More cultural exchange 
Prioritising visits by Chinese tourists to Pakistan and Pakistani tourists to China is a vital way to secure the best possible future relations. Additionally, musicians, artists, sportspeople and great minds from both countries ought to present their talents to those on the other side of the border in order to demonstrate that the benefits of a modern win-win partnership have the ability to foster enlightened human development as well as economic and infrastructural development.
A commitment to the Shanghai Cooperation Organisation 
Pakistan’s membership of the Shanghai Cooperation Organisation gives the country a seat in an important organisation that can help bring further peace to Pakistan’s border with Afghanistan, help to foster peace within Afghanistan and work to fight terrorism across multiple states.
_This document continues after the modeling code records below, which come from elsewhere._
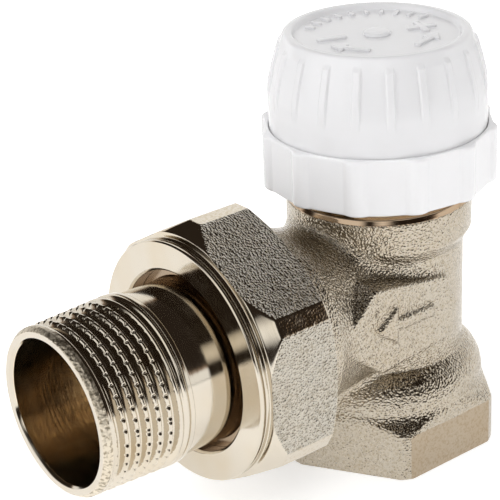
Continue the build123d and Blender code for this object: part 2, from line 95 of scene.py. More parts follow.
# ---------------------------------------------------------------- mesh tools
def soften(corners, step=0.5, arc_points=5):
    """Closed half section of (along, radius, rounding) corners: rounded, with no side longer than step."""
    places = np.array([corner[:2] for corner in corners], float)
    outline = []
    for i, (_, _, rounding) in enumerate(corners):
        here = places[i]
        back, ahead = places[i - 1] - here, places[(i + 1) % len(corners)] - here
        back_length, ahead_length = np.linalg.norm(back), np.linalg.norm(ahead)
        back, ahead = back / back_length, ahead / ahead_length
        turn = pi - acos(max(-1.0, min(1.0, float(back @ ahead))))
        cut = min(rounding * tan(turn / 2), 0.45 * back_length, 0.45 * ahead_length)
        if cut < 0.01:
            outline.append(here)
            continue
        first, last = here + back * cut, here + ahead * cut
        for t in np.linspace(0, 1, arc_points):
            outline.append((1 - t) ** 2 * first + 2 * t * (1 - t) * here + t**2 * last)
    dense = []
    for start, end in zip(outline, outline[1:] + outline[:1]):
        count = max(1, ceil(np.linalg.norm(end - start) / step))
        dense += [start + (end - start) * k / count for k in range(count)]
    return np.array(dense)


def smooth_min(a, b, softness):
    """The smaller of a and b, with the crease between them rounded."""
    share = np.clip(0.5 + 0.5 * (b - a) / softness, 0, 1)
    return b + (a - b) * share - softness * share * (1 - share)


def smooth_max(a, b, softness):
    """The larger of a and b, with the crease between them rounded."""
    return -smooth_min(-a, -b, softness)


def rise(value, start, end):
    """0 before start, 1 after end, with a smooth rise between."""
    t = np.clip((value - start) / (end - start), 0, 1)
    return t * t * (3 - 2 * t)


def finish_mesh(name, mesh, body, node, materials):
    """Makes a piece of a mesh, gives it its materials, and lets it stand for a CAD node."""
    mesh.validate()
    piece = bpy.data.objects.new(name, mesh)
    bpy.context.scene.collection.objects.link(piece)
    for material in materials:
        mesh.materials.append(material)
    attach(piece, body)
    if node:
        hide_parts(node)
    return piece


def grid_mesh(name, points, zones=None):
    """Closed mesh of a grid of points that wraps both ways; zones gives each quad's material number."""
    rows, columns = points.shape[:2]
    index = np.arange(rows * columns).reshape(rows, columns)
    down = np.roll(index, -1, axis=0)
    quads = np.stack([index, down, np.roll(down, -1, axis=1), np.roll(index, -1, axis=1)], axis=-1)
    mesh = bpy.data.meshes.new(name)
    mesh.from_pydata((points.reshape(-1, 3) * MM).tolist(), [], quads.reshape(-1, 4).tolist())
    mesh.polygons.foreach_set("use_smooth", np.ones(rows * columns, bool))
    if zones is not None:
        mesh.polygons.foreach_set("material_index", zones.reshape(-1).astype(np.int32))
    work = bmesh.new()
    work.from_mesh(mesh)
    bmesh.ops.remove_doubles(work, verts=work.verts, dist=0.004 * MM)
    bmesh.ops.recalc_face_normals(work, faces=work.faces)
    work.to_mesh(mesh)
    work.free()
    return mesh


def turned(name, section, columns, axis, shape=None, zoning=None):
    """Mesh of a half section turned about the spindle or the outlet; shape and zoning vary it by angle."""
    angle = np.broadcast_to(np.linspace(0, TAU, columns, endpoint=False), (len(section), columns))
    along = np.repeat(section[:, :1], columns, axis=1)
    radius = np.repeat(section[:, 1:], columns, axis=1)
    zones = zoning(along, radius, angle) if zoning else None
    if shape:
        along, radius = shape(along, radius, angle)
    across, up = radius * np.cos(angle), radius * np.sin(angle)
    if axis == "spindle":
        points = np.stack([across, up, along], axis=-1)
    else:
        points = np.stack([along, across, OUTLET_HEIGHT + up], axis=-1)
    return grid_mesh(name, points, zones)


def thread_ridge(phase, crest=0.16, root=0.14):
    """Height of a thread, 1 on the crest at phase 0 and 0 in the root at phase 0.5."""
    apart = 2 * np.abs((phase + 0.5) % 1 - 0.5)
    return 1 - rise(apart, crest, 1 - root)


# ---------------------------------------------------------------- distance fields for the forging
def polygon_distance(x, y, corners):
    """Signed distance from (x, y) to a polygon, negative inside."""
    corners = np.array(corners, float)
    nearest = np.full(x.shape, 1e9)
    inside = np.ones(x.shape)
    for (ax, ay), (bx, by) in zip(corners, np.roll(corners, -1, axis=0)):
        ex, ey = bx - ax, by - ay
        wx, wy = x - ax, y - ay
        t = np.clip((wx * ex + wy * ey) / (ex * ex + ey * ey), 0, 1)
        nearest = np.minimum(nearest, (wx - ex * t) ** 2 + (wy - ey * t) ** 2)
        above, below, left = y >= ay, y < by, ex * wy > ey * wx
        crossing = (above & below & left) | (~above & ~below & ~left)
        inside = np.where(crossing, -inside, inside)
    return inside * np.sqrt(nearest)


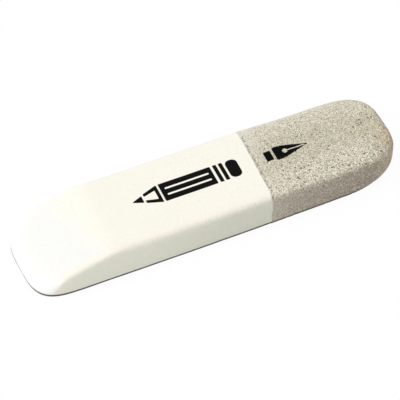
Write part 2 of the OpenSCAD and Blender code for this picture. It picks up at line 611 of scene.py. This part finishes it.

Iman Khan’s own views that extremism must be fought through a combination of proactive security measures and the draining of the swamp of economic destitution in which extremism foments is itself not dissimilar from the methods China has used to rid Xinjiang of extremism.
Furthermore, the regional government that PTI first formed in Khyber Pakhtunkhwa in 2013 helped to pioneer education and social welfare as means of lifting people out of both poverty and the related trap of extremism simultaneously. As China continues to do the same in Xinjiang in accordance with Chinese characteristics, both countries can share and pool their experiences in fighting extremist threats that continue to dominate issues at the level of the Shanghai Cooperation Organisation. Such an exchange of methodology can help the Shanghai Cooperation Organisation to become a more potent force for security in the region.
Conclusion 
Iman Khan’s visit to China will be an important moment where a dignified and forward looking Pakistani leader will be able to make the most out of a decades long all-weather friendship with the most important economic superpower in today’s world. So long as the meeting is guided by the optimistic spirit of Naya Pakistan, both countries will be able to achieve much on a win-win basis.